- Born: July 25, 1954 Philadelphia, Pennsylvania, U.S.
- Died: April 14, 2018 (aged 63) New York City, New York, U.S.
- Occupations: Film producer and director
- Years active: 1984–2018
- Spouse(s): Karen Goodman (1987–2011) Mina Farbood

= Kirk Simon =

American film director

Kirk Simon (July 25, 1954 – April 14, 2018) was an American filmmaker, best known for his work on various documentaries.

== Career ==
Simon received a nomination for an Academy Award four times, winning once. Simon produced three films nominated for the Best Documentary (Short Subject), including Chimps: So Like Us (1990), Rehearsing a Dream (2007), and Strangers No More (2010); he won the award for the latter film at the 83rd Academy Awards, and shared the win with Karen Goodman with whom he worked on all three films. Simon also received a nomination in the category of the Best Documentary Feature for producing Isaac in America: A Journey with Isaac Bashevis Singer (1986).
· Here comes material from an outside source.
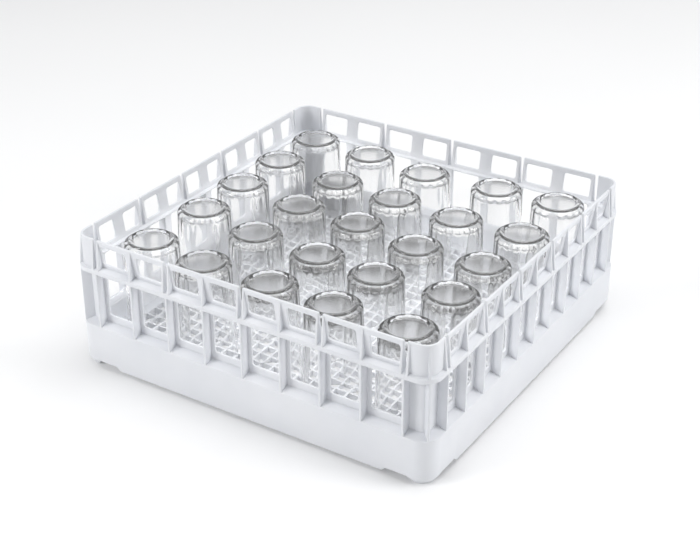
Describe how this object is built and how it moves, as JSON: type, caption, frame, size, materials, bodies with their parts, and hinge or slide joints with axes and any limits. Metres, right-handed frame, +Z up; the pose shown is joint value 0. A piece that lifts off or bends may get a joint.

In 2016, he produced a documentary on the centenary of the Pulitzer prize called The Pulitzer at 100.

== Personal life ==
Simon married Karen Goodman, his longtime creative partner, in 1987. The couple had two children and divorced in 2011. Simon later married Mina Farbood, and the couple had one daughter. Simon had three grandchildren. Simon died on April 14, 2018, in New York City, from cardiac arrest.